Nowadays, information and communication technology (ICT) affects the health system development across many developing countries, particularly through the application of mobile communications (Nisha, Iqbal, Rifat, & Idrish, 2016). Mobile health is an extension of electronic health in which health care services can be accessed through smart mobile devices (Anshari & Almunawar, 2015), while guaranteeing the mobility of patients for their free activity (Lee, 2016). Mobility is the indispensable part of life today (Gürsel, 2016). Due to the attractive features (e.g., cost-effective sensors and wireless communication capabilities), mobile devices have received great attention in the health care context (Sood, Gururajan, Hafeez-Baig, & Wickramasinghe, 2017).

The potential for mobile health to transform formal health care provision, especially in the geographically remote areas, is huge (Hampshire et al., 2015) regarding many aspects of human’s life (Dias, Ribeiro, & Furtado, 2016). The mobile health field focuses on the utilization of mobile health technology to support hospital care, healthy behavior, patient monitoring, and educational awareness (Househ, Borycki, Kushniruk, & Alofaysan, 2012).
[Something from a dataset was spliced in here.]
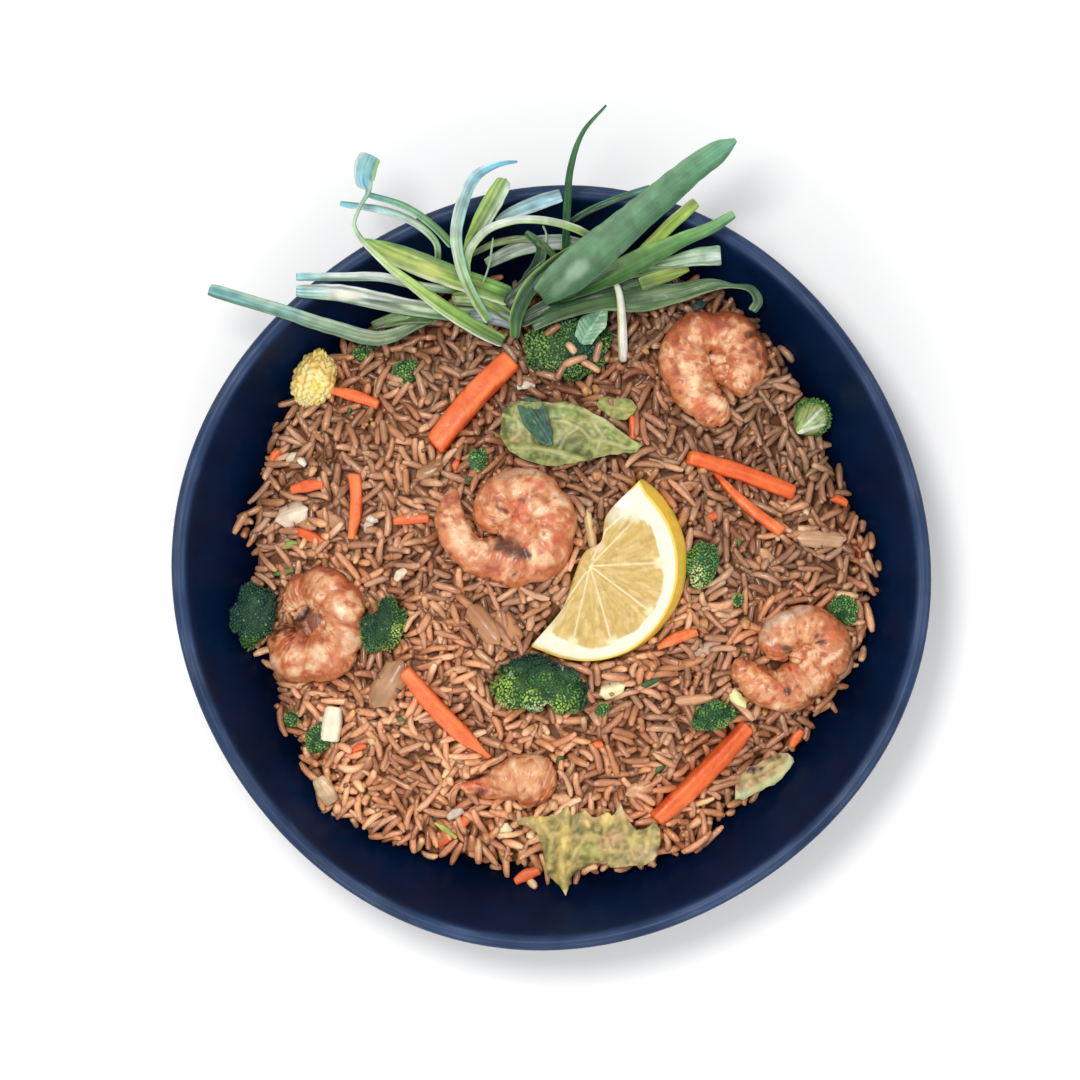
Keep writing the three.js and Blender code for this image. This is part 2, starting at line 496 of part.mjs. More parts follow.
// ---- leaves
const LEAVES = {
  lettuce_leaf: [6.3, 43, -4, 3, { length: 45, width: 19.5, curl: 2.2, wave: 1.4, seed: 0.6, outline: [0.35, 0.95, 1, 0.8, 0.2] }, "lettuce"],
  lettuce_small: [20.8, 50.6, 6, 2.6, { length: 11.8, width: 7, curl: 0.8, wave: 0.4, seed: 2, nx: 4, ny: 2, outline: [0.4, 1, 0.5] }, "lettuce"],
  lettuce_south: [12, -88.2, -6, 2.6, { length: 43.5, width: 23, curl: 2, wave: 1.6, seed: 3.1, outline: [0.4, 1, 0.8, 0.7, 0.35] }, "lettuce"],
  cabbage_stalk: [67.3, -66.4, 38, 2, { length: 24, width: 8.5, thick: 1.8, curl: 1.8, wave: 0.4, seed: 1.4, nx: 6, ny: 3, outline: [0.6, 1, 0.7, 0.35] }, "cabbage"],
  broccoli_flap: [13.2, 77.6, 62, 11.2, { length: 14.5, width: 8.6, thick: 0.9, curl: 0.8, wave: 0.5, seed: 0.2, nx: 5, ny: 2, outline: [0.7, 1, 0.3] }, "green"],
};
for (const [name, [x, y, heading, lift, shape, colour]] of Object.entries(LEAVES))
  set(name, colour, leaf(shape), onRice(x, y, { heading, lift, lean: 0.9 }));

// ---- onion and other pale pieces
const ONIONS = {
  onion_white_block: [-69.9, -49.3, 82, 1.6, { length: 11.2, width: 6.4, thick: 4, taper: [0.95, 1, 0.8], parts: 2 }],
  onion_north_west: [-82.6, 17.1, 20, 1.4, { length: 10.4, width: 8, thick: 3, sag: 1, taper: [0.7, 1, 0.8], parts: 3 }],
  onion_east: [85.6, 9.6, 0, 1.4, { length: 15.5, width: 5.6, thick: 2.2, sag: 0.6, taper: [0.9, 1, 0.9], parts: 3 }],
  onion_south_west: [-51.9, -36.4, 58, 1, { length: 15.8, width: 10, thick: 2, sag: 1.2, taper: [0.7, 1, 0.7], parts: 3 }],
  onion_middle: [-21.5, -17.4, -52, 1.2, { length: 15, width: 7, thick: 1.8, sag: 1, taper: [0.6, 1, 0.6], parts: 3 }],
  onion_south_pale: [-72.1, -70.5, -58, 1.4, { length: 9.4, width: 6.2, thick: 3.4, taper: [0.7, 1, 0.8], parts: 2 }],
};
for (const [name, [x, y, heading, lift, shape]] of Object.entries(ONIONS))
  set(name, "onion", strip(shape), onRice(x, y, { heading, lift }));

// ---- the heap of rice: fractions of the outline along its underside and top
const UNDER = [0.5, 0.8];
const OVER = [0.97, 0.89, 0.77, 0.61, 0.42, 0.22];
const heapProfile = [
  [0, -1],
  ...UNDER.map((f) => [f, -1]),
  [1, 0],
  ...OVER.map((f) => [f, 1]),
  [0, 1],
];
const heap = lathe(heapProfile, (v) => {
  const a = Math.atan2(v.y, v.x);
  const f = Math.hypot(v.x, v.y);
  const r = f * heapRadius(a);
  const side = v.z;
  let z = wallZ(r) + HEAP_GAP;
  if (side > 0.5) z = heapZ(r * Math.cos(a), r * Math.sin(a));
  else if (side > -0.5) z = wallZ(r) + 0.45 * HEAP_EDGE;
  const k = side > 0.5 ? 1 : outOfRound(a, z);
  v.set(r * k * Math.cos(a), r * k * Math.sin(a), z);
});
let rice = solidOf(heap);
for (const piece of placed) rice = rice.subtract(piece);
part.add(mesh("rice_heap", geometryOf(largest(rice)), "rice"));

// ---- the bowl: foot, outer wall, lip, inner wall
const outer = (r) => {
  const s = innerSlope(r);
  return [r + WALL * Math.sin(s), innerZ(r) - WALL * Math.cos(s)];
};
const lipStart = -rad(31);
const lipEnd = rad(149);
const lip = [0, 0.28, 0.52, 0.76].map((t) => {
  const a = lipStart + (lipEnd - lipStart) * t;
  return [LIP_CENTRE[0] + LIP_RADIUS * Math.cos(a), LIP_CENTRE[1] + LIP_RADIUS * Math.sin(a)];
});
const bowlProfile = [
  [0, 0],
  [FOOT_RADIUS - 1, 0],
  [FOOT_RADIUS, 1],
  ...[52, 72, 90, 105].map(outer),
  ...lip,
  ...INNER_RADII.slice(1)
    .reverse()
    .map((r) => [r, innerZ(r)]),
  [0, FLOOR_Z],
];
const bowl = lathe(bowlProfile, (v) => {
  const a = Math.atan2(v.y, v.x);
  const k = outOfRound(a, v.z);
  v.set(v.x * k, v.y * k, v.z);
});
part.add(mesh("bowl", bowl, "glaze"));

export default part;
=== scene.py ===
"""Fried rice with prawns in a round glazed bowl: the visual model.

Millimetres in all tables and mesh code, metres in the scene. +Z is up, and the origin
is the centre of the bowl's foot.
"""

import math

import bpy
import numpy as np
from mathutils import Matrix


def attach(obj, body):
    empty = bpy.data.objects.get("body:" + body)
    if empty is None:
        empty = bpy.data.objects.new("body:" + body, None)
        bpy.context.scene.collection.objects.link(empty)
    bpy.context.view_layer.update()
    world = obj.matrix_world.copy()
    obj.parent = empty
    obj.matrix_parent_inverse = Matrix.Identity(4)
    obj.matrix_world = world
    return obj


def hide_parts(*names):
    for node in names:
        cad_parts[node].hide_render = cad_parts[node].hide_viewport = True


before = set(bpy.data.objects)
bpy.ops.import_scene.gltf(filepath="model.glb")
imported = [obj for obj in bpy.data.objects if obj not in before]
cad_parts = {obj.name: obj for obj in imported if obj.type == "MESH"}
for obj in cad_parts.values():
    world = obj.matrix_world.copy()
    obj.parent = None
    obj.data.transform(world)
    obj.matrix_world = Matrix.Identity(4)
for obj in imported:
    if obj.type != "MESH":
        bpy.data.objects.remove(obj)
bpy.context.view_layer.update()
MM = 0.001

# ------------------------------------------------------------------ noise


def _hash(ix, iy, iz, seed):
    h = (ix * 374761393 + iy * 668265263 + iz * 1442695041 + seed * 1274126177) & 0xFFFFFFFF
    h = ((h ^ (h >> 13)) * 1274126177) & 0xFFFFFFFF
    h = ((h ^ (h >> 15)) * 668265263) & 0xFFFFFFFF
    return ((h ^ (h >> 16)) & 0xFFFFFF) / float(0xFFFFFF)


def noise(p, scale=1.0, seed=0):
    """Smooth value noise from -1 to 1 at points p (..., 3), features about scale wide."""
    q = np.asarray(p, float) / scale
    i = np.floor(q).astype(np.int64)
    f = q - i
    f = f * f * (3 - 2 * f)
    total = 0
    for dx in (0, 1):
        wx = f[..., 0] if dx else 1 - f[..., 0]
        for dy in (0, 1):
            wy = f[..., 1] if dy else 1 - f[..., 1]
            for dz in (0, 1):
                wz = f[..., 2] if dz else 1 - f[..., 2]
                total = total + wx * wy * wz * _hash(
                    i[..., 0] + dx, i[..., 1] + dy, i[..., 2] + dz, seed
                )
    return 2 * total - 1


def fbm(p, scale, octaves=3, seed=0):
    out, amp, norm = 0, 1.0, 0.0
    for k in range(octaves):
        out = out + amp * noise(p, scale / 2**k, seed + 17 * k)
        norm += amp
        amp *= 0.5
    return out / norm


def cells(p, scale, seed=0):
    """Distance to the nearest of a jittered lattice of points, in cells, and that point's own number."""
    q = np.asarray(p, float) / scale
    base = np.floor(q).astype(np.int64)
    best = np.full(q.shape[:-1], 9.0)
    own = np.zeros(q.shape[:-1])
    for dx in (-1, 0, 1):
        for dy in (-1, 0, 1):
            for dz in (-1, 0, 1):
                i = base + np.array([dx, dy, dz])
                c = np.stack(
                    [i[..., k] + _hash(i[..., 0], i[..., 1], i[..., 2], seed + 31 * k) for k in range(3)],
                    -1,
                )
                d = np.sqrt(((q - c) ** 2).sum(-1))
                near_it = d < best
                best = np.where(near_it, d, best)
                own = np.where(near_it, _hash(i[..., 0], i[..., 1], i[..., 2], seed + 7), own)
    return best, own


def flat(x, y):
    return np.stack([x, y, np.zeros_like(np.asarray(x, float) + np.asarray(y, float))], -1)


def smooth(t):
    c = np.clip(t, 0, 1)
    return c * c * (3 - 2 * c)


def keys(values, t):
    v = np.asarray(values, float)
    p = np.clip(t, 0, 0.999999) * (len(v) - 1)
    i = p.astype(int) if isinstance(p, np.ndarray) else int(p)
    f = smooth(p - i)
    if v.ndim > 1:
        f = np.asarray(f)[..., None]
    return v[i] + (v[np.minimum(i + 1, len(v) - 1)] - v[i]) * f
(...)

Mobile health technology can alert the patients and health care providers about health-related information and emergencies through text messaging on mobile devices (Ikhu-Omoregbe & Azeta, 2012). Telemedicine is the provision of diagnosis and health care from a distance using media, such as interactive computer programs and information technology (Kasemsap, 2017a). Mobile phone-based telemedicine has proven to be an effective approach for information exchange and for providing feedback between patients and their health care providers (Goyal et al., 2016).

EHR is defined as an electronic record of health-related information on an individual that conforms to the nationally recognized interoperability standards and can be created, managed, and consulted by authorized clinicians and staff across health care organizations (Kamath & Donahoe-Anshus, 2012). Health information technology (HIT) is the area of IT involving the design, development, creation, utilization, and maintenance of information systems for the health care industry (Kasemsap, 2017b). EHR is the part of the larger national initiative focusing on HIT, which is the exchange of health information in an electronic environment (D’Abundo, 2013). EHR systems are very important in health care settings and have the potential to transform the health care system from a mostly paper-based industry to the one that utilizes the clinical data and other pieces of information to assist health care providers in delivering the higher quality of care to their patients (Kasemsap, 2017c).

EHR is considered as the significant method of improving the efficiency of health care system (Gibson & Abrams, 2010). EHR includes health information, such as observations, laboratory tests, diagnostic imaging reports, treatments, therapies, drugs administered, and allergies (de la Torre Díez, Sánchez, Coronado, & López Gálvez, 2010). EHR attracts the particular concern about the unauthorized access and disclosure of personal information contained in the records (Ries, 2011). A fundamental requirement for achieving continuity of care is recognized as the integration and interoperability of clinically oriented systems toward the realization of EHR (Kitsiou, 2009). Through EHR, patients are provided with tools to help them manage their health care, clinicians are able to access the up-to-date patient information, and governments are showing transparency to the public by reporting health information on their websites (Protti, 2008). The suitable utilization of EHR requires the realistic concept of electronic health by all the involved professions (Ceruti, Geninatti, & Siliquini, 2016).